(Parts and joints as JSON)
....

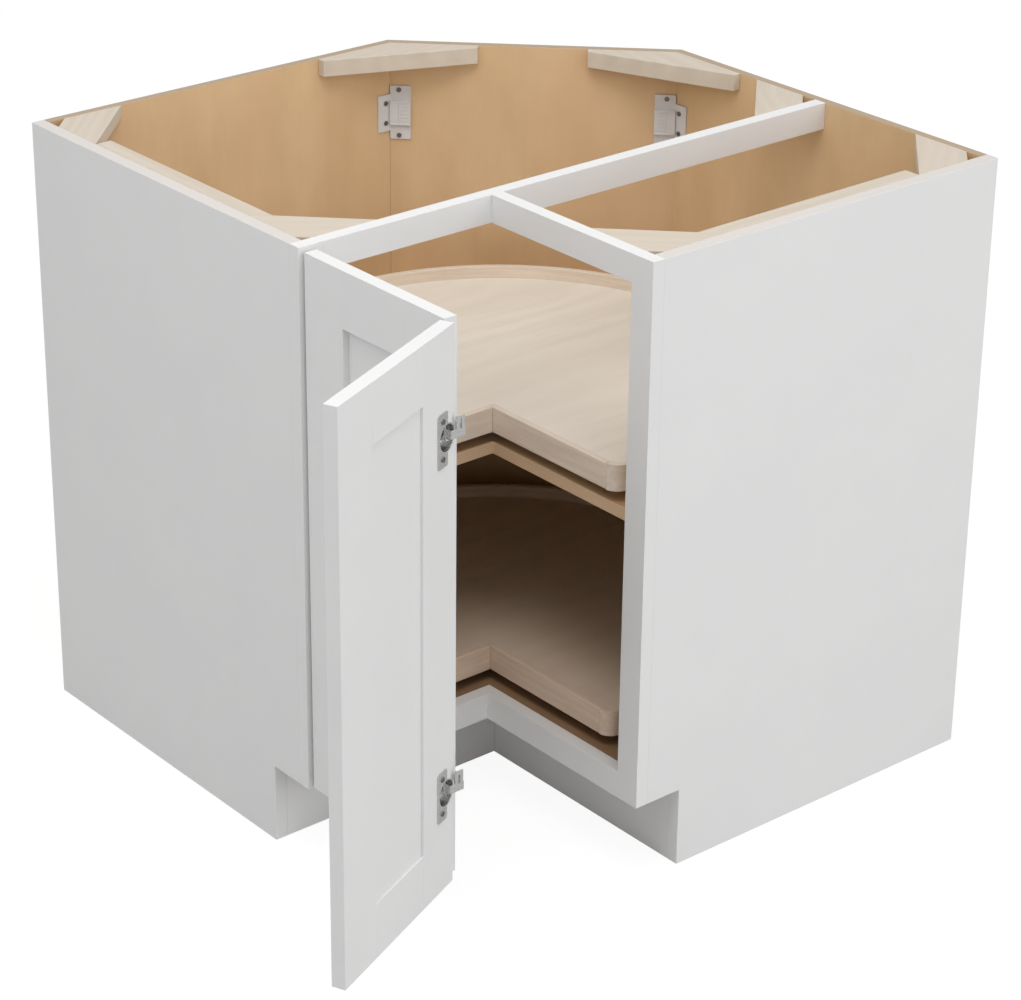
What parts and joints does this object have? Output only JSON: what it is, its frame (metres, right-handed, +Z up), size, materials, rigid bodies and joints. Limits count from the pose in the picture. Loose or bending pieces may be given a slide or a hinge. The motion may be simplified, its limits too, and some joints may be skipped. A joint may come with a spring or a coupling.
{
  "type": "corner carousel cabinet",
  "caption": "Corner base cabinet with pie-cut carousel trays and a folding bi-fold door, open-topped for a worktop.",
  "frame": {"origin": "the cabinet's back left corner on the floor, where the left end panel's outer face meets the wall behind the left leg", "axes": "+Z up; +X along the wall behind the left leg, towards the room's corner; +Y out of that wall face, so the left leg's front looks along -Y and the right leg's along -X"},
  "size_m": [1.1644, 1.011, 0.8763],
  "materials": {
    "painted_wood": "satin white paint on timber",
    "interior_ply": "clear-coated maple plywood",
    "pale_wood": "bare pale timber",
    "tray_wood": "clear-coated pale timber with open figure",
    "tray_rim_wood": "clear-coated bent and straight timber strip",
    "hinge_nickel": "nickel-plated pressed steel",
    "bearing_steel": "zinc-plated pressed steel",
    "ball_steel": "polished bearing balls",
    "screw_steel": "zinc-plated screws",
    "bracket_plastic": "moulded pale grey plastic"
  },
  "bodies": {
    "carcass": {"left_end_panel": "painted_wood", "right_end_panel": "painted_wood", "left_back_panel": "interior_ply", "right_back_panel": "interior_ply", "diagonal_back_panel": "interior_ply", "cabinet_floor": "interior_ply", "fixed_shelf": "interior_ply", "left_stile": "painted_wood", "right_stile": "painted_wood", "left_top_rail": "painted_wood", "right_top_rail": "painted_wood", "top_stretcher": "painted_wood", "left_bottom_rail": "painted_wood", "right_bottom_rail": "painted_wood", "left_toe_board": "painted_wood", "right_toe_board": "painted_wood", "left_top_cleat": "pale_wood", "right_top_cleat": "pale_wood", "front_left_block": "pale_wood", "front_right_block": "pale_wood", "back_left_block": "pale_wood", "back_right_block": "pale_wood", "stretcher_block": "pale_wood", "left_diagonal_block": "pale_wood", "right_diagonal_block": "pale_wood", "left_joint_bracket": "bracket_plastic", "right_joint_bracket": "bracket_plastic", "carcass_screws": "screw_steel", "upper_bearing_base": "bearing_steel", "lower_bearing_base": "bearing_steel", "bearing_balls": "ball_steel", "frame_hinge_arms": "hinge_nickel"},
    "upper_tray": {"upper_tray_board": "tray_wood", "upper_tray_arc_rim": "tray_rim_wood", "upper_tray_left_notch_rim": "tray_rim_wood", "upper_tray_right_notch_rim": "tray_rim_wood", "upper_bearing_plate": "bearing_steel", "upper_tray_screws": "screw_steel"},
    "lower_tray": {"lower_tray_board": "tray_wood", "lower_tray_arc_rim": "tray_rim_wood", "lower_tray_left_notch_rim": "tray_rim_wood", "lower_tray_right_notch_rim": "tray_rim_wood", "lower_bearing_plate": "bearing_steel", "lower_tray_screws": "screw_steel"},
    "first_leaf": {"first_leaf_hinge_stile": "painted_wood", "first_leaf_fold_stile": "painted_wood", "first_leaf_top_rail": "painted_wood", "first_leaf_bottom_rail": "painted_wood", "first_leaf_panel": "painted_wood", "frame_hinge_cups": "hinge_nickel", "fold_hinge_arms": "hinge_nickel", "first_leaf_screws": "screw_steel"},
    "second_leaf": {"second_leaf_fold_stile": "painted_wood", "second_leaf_free_stile": "painted_wood", "second_leaf_top_rail": "painted_wood", "second_leaf_bottom_rail": "painted_wood", "second_leaf_panel": "painted_wood", "fold_hinge_cups": "hinge_nickel", "second_leaf_screws": "screw_steel"}
  },
  "joints": [
    {"name": "door_swing", "type": "hinge", "parent": "carcass", "child": "first_leaf", "pos_m": [0.0165, -0.6208, 0.4938], "axis": [0, 0, 1], "range_deg": [-15, 90]},
    {"name": "leaf_fold", "type": "hinge", "parent": "first_leaf", "child": "second_leaf", "pos_m": [-0.0023, -0.8979, 0.4938], "axis": [0, 0, 1], "range_deg": [-23.5, 4]},
    {"name": "upper_tray_spin", "type": "hinge", "parent": "carcass", "child": "upper_tray", "pos_m": [0.44353, -0.47087, 0.527], "axis": [0, 0, 1], "range_deg": [-360, 360]},
    {"name": "lower_tray_spin", "type": "hinge", "parent": "carcass", "child": "lower_tray", "pos_m": [0.44353, -0.47087, 0.1689], "axis": [0, 0, 1], "range_deg": [-360, 360]}
  ],
  "couplings": [
    {"joint": "leaf_fold", "follows": "door_swing", "ratio": -0.2611}
  ]
}
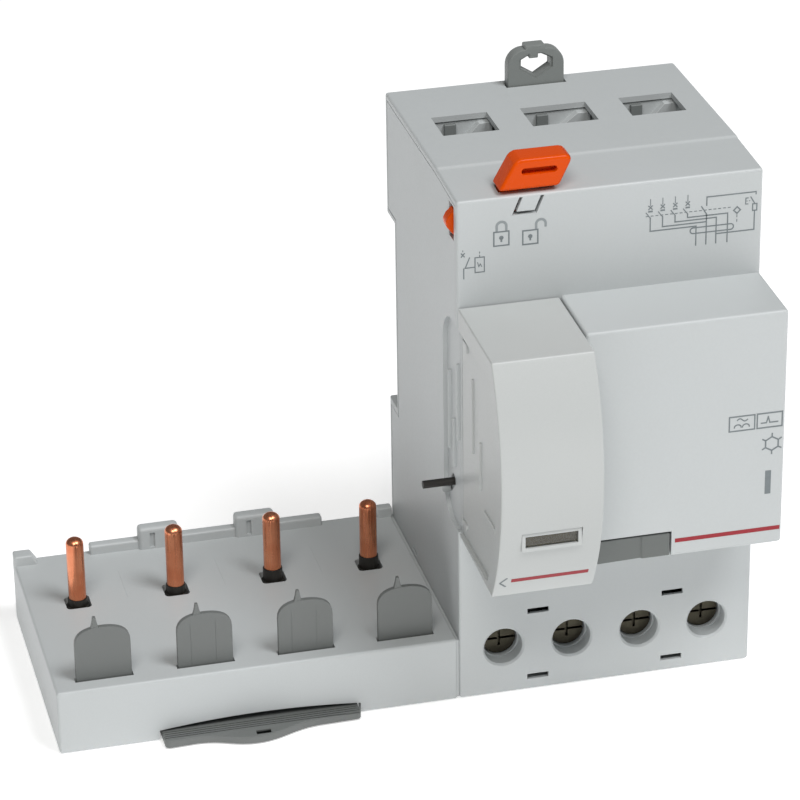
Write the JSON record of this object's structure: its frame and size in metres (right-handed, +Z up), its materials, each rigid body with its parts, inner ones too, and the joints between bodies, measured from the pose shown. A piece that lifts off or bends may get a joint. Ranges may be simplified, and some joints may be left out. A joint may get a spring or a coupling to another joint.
{
  "type": "residual current device",
  "caption": "L-shaped add-on residual current block: a low tray with upright copper pins carries a breaker, and a taller block holds the trip hood, test button and screw terminals.",
  "frame": {"origin": "centre of the face that sits against the mounting rail: the middle of the block in width, on the centre line of the rail", "axes": "+X to the right seen from the front, from the tray towards the block; +Y back towards the rail and the panel; +Z up"},
  "size_m": [0.1246, 0.077, 0.1032],
  "materials": {
    "housing": "fine satin moulded light grey",
    "hood": "satin moulded, a shade lighter than the housing",
    "grip": "satin moulded mid grey",
    "button": "satin moulded mid grey",
    "orange": "semi-gloss moulded orange",
    "black": "dull black insulating plastic",
    "lens": "clear smoked window",
    "flag": "pale yellow",
    "board": "coated laminate",
    "copper": "bare copper, drawn and lightly tarnished",
    "steel": "zinc plated steel",
    "spring_steel": "drawn spring wire",
    "core": "dark varnished tape-wound core"
  },
  "bodies": {
    "block": {"block_housing": "housing", "side_cover": "housing", "tray_housing": "housing", "tray_floor": "housing", "indicator_hood": "hood", "window_lens": "lens", "window_insert": "housing", "rail_latch_spring": "spring_steel", "test_button_spring": "spring_steel", "test_contact": "copper", "test_resistor": "black", "circuit_board": "board", "board_components": "black", "board_lead": "black", "relay_lead": "black", "transformer_core": "core", "sense_winding": "copper", "core_cradle": "black", "trip_relay": "steel", "lever_shaft": "steel", "mechanism_frame": "steel", "terminal_carrier": "black", "load_conductor_1": "copper", "pin_sleeve_1": "black", "load_conductor_2": "copper", "pin_sleeve_2": "black", "load_conductor_3": "copper", "pin_sleeve_3": "black", "load_conductor_4": "copper", "pin_sleeve_4": "black"},
    "locking_lever": {"locking_lever": "orange"},
    "rail_latch": {"rail_latch": "grip"},
    "screw_cover": {"screw_cover_carrier": "grip", "screw_cover_plate_1": "grip", "screw_cover_plate_2": "grip", "screw_cover_plate_3": "grip", "screw_cover_plate_4": "grip"},
    "test_button": {"test_button": "button"},
    "relay_plunger": {"relay_plunger": "steel"},
    "trip_lever": {"trip_lever": "black"},
    "trip_flag": {"trip_flag": "flag"},
    "terminal_screw_1": {"terminal_screw_1": "steel"},
    "terminal_cage_1": {"terminal_cage_1": "steel"},
    "terminal_screw_2": {"terminal_screw_2": "steel"},
    "terminal_cage_2": {"terminal_cage_2": "steel"},
    "terminal_screw_3": {"terminal_screw_3": "steel"},
    "terminal_cage_3": {"terminal_cage_3": "steel"},
    "terminal_screw_4": {"terminal_screw_4": "steel"},
    "terminal_cage_4": {"terminal_cage_4": "steel"}
  },
  "joints": [
    {"name": "lock_slide", "type": "slide", "parent": "block", "child": "locking_lever", "axis": [1, 0, 0], "range_m": [0, 0.0056]},
    {"name": "latch_slide", "type": "slide", "parent": "block", "child": "rail_latch", "axis": [0, 0, 1], "range_m": [0, 0.0045], "stiffness_N_per_m": 400, "springref_m": -0.002, "deforming": ["rail_latch_spring"]},
    {"name": "cover_slide", "type": "slide", "parent": "block", "child": "screw_cover", "axis": [0, 0, -1], "range_m": [0, 0.0055]},
    {"name": "button_press", "type": "slide", "parent": "block", "child": "test_button", "axis": [0, 1, 0], "range_m": [0, 0.0015], "stiffness_N_per_m": 300, "springref_m": -0.001, "deforming": ["test_button_spring"]},
    {"name": "trip_swing", "type": "hinge", "parent": "block", "child": "trip_lever", "pos_m": [-0.0199, -0.026, -0.0016], "axis": [1, 0, 0], "range_deg": [0, 14]},
    {"name": "plunger_slide", "type": "slide", "parent": "block", "child": "relay_plunger", "axis": [0, -1, 0], "range_m": [0, 0.0015]},
    {"name": "flag_slide", "type": "slide", "parent": "block", "child": "trip_flag", "axis": [0, 0, -1], "range_m": [0, 0.0029]},
    {"name": "screw_1_turn", "type": "hinge", "parent": "block", "child": "terminal_screw_1", "pos_m": [-0.01865, -0.038, -0.0443], "axis": [0, 1, 0], "range_deg": [0, 1081]},
    {"name": "cage_1_slide", "type": "slide", "parent": "block", "child": "terminal_cage_1", "axis": [0, -1, 0], "range_m": [0, 0.003]},
    {"name": "screw_2_turn", "type": "hinge", "parent": "block", "child": "terminal_screw_2", "pos_m": [-0.0062, -0.038, -0.0443], "axis": [0, 1, 0], "range_deg": [0, 1081]},
    {"name": "cage_2_slide", "type": "slide", "parent": "block", "child": "terminal_cage_2", "axis": [0, -1, 0], "range_m": [0, 0.003]},
    {"name": "screw_3_turn", "type": "hinge", "parent": "block", "child": "terminal_screw_3", "pos_m": [0.00625, -0.038, -0.0443], "axis": [0, 1, 0], "range_deg": [0, 1081]},
    {"name": "cage_3_slide", "type": "slide", "parent": "block", "child": "terminal_cage_3", "axis": [0, -1, 0], "range_m": [0, 0.003]},
    {"name": "screw_4_turn", "type": "hinge", "parent": "block", "child": "terminal_screw_4", "pos_m": [0.0187, -0.038, -0.0443], "axis": [0, 1, 0], "range_deg": [0, 1081]},
    {"name": "cage_4_slide", "type": "slide", "parent": "block", "child": "terminal_cage_4", "axis": [0, -1, 0], "range_m": [0, 0.003]}
  ],
  "couplings": [
    {"joint": "trip_swing", "follows": "plunger_slide", "rad_per_m": 161.29},
    {"joint": "flag_slide", "follows": "plunger_slide", "ratio": 1.806},
    {"joint": "screw_1_turn", "follows": "cage_1_slide", "rad_per_m": 6283.2},
    {"joint": "screw_2_turn", "follows": "cage_2_slide", "rad_per_m": 6283.2},
    {"joint": "screw_3_turn", "follows": "cage_3_slide", "rad_per_m": 6283.2},
    {"joint": "screw_4_turn", "follows": "cage_4_slide", "rad_per_m": 6283.2}
  ]
}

....

* [GIVEN PROBLEM]:
For the data above, state how many lines contain "this"; the number is the whole answer.

* [REPLY]:
2